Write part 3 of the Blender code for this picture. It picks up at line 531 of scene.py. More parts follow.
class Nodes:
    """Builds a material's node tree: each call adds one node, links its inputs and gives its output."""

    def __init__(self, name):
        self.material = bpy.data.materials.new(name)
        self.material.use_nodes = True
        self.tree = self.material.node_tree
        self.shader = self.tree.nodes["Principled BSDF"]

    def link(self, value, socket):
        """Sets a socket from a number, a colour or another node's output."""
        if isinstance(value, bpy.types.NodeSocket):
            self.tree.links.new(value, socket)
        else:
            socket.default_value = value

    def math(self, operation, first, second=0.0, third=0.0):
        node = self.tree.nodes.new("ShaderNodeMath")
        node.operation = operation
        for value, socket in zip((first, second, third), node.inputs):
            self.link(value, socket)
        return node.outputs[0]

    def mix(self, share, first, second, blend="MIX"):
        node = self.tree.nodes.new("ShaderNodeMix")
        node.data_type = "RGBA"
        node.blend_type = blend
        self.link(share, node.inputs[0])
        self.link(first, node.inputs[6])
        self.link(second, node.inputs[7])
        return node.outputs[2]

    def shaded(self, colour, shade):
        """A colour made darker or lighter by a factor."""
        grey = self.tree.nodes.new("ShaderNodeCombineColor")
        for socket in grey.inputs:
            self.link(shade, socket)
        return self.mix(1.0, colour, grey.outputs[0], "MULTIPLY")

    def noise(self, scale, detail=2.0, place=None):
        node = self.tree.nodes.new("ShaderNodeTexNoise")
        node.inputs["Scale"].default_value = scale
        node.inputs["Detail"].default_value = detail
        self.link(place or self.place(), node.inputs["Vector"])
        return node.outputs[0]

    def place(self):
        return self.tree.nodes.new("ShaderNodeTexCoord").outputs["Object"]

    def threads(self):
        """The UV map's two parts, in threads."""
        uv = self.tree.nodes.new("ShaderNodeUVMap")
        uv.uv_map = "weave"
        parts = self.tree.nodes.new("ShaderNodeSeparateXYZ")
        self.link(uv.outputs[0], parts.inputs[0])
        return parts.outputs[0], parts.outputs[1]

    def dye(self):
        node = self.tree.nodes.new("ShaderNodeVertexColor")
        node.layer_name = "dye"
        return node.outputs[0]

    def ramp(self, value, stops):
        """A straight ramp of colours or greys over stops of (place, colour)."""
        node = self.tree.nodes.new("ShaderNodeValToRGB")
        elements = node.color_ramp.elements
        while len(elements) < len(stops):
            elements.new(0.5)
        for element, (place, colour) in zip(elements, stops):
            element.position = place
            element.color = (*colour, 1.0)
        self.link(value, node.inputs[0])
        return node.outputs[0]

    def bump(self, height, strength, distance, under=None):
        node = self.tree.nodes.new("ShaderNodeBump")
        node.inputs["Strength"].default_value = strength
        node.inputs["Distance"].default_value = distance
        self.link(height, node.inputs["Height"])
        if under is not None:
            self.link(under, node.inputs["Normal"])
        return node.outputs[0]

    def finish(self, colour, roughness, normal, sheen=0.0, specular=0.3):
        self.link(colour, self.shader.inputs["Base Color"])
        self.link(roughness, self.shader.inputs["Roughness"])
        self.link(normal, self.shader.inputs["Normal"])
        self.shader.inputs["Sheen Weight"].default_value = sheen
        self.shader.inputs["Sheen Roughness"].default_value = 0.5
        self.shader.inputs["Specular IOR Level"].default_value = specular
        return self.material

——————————

YOUR GOAL = Starting at the first line of the material above, reproduce each line exactly up to and including the line with "a material's node".

CORRECT OUTPUT =
Write part 3 of the Blender code for this picture. It picks up at line 531 of scene.py. More parts follow.
class Nodes:
    """Builds a material's node tree: each call adds one node, links its inputs and gives its output."""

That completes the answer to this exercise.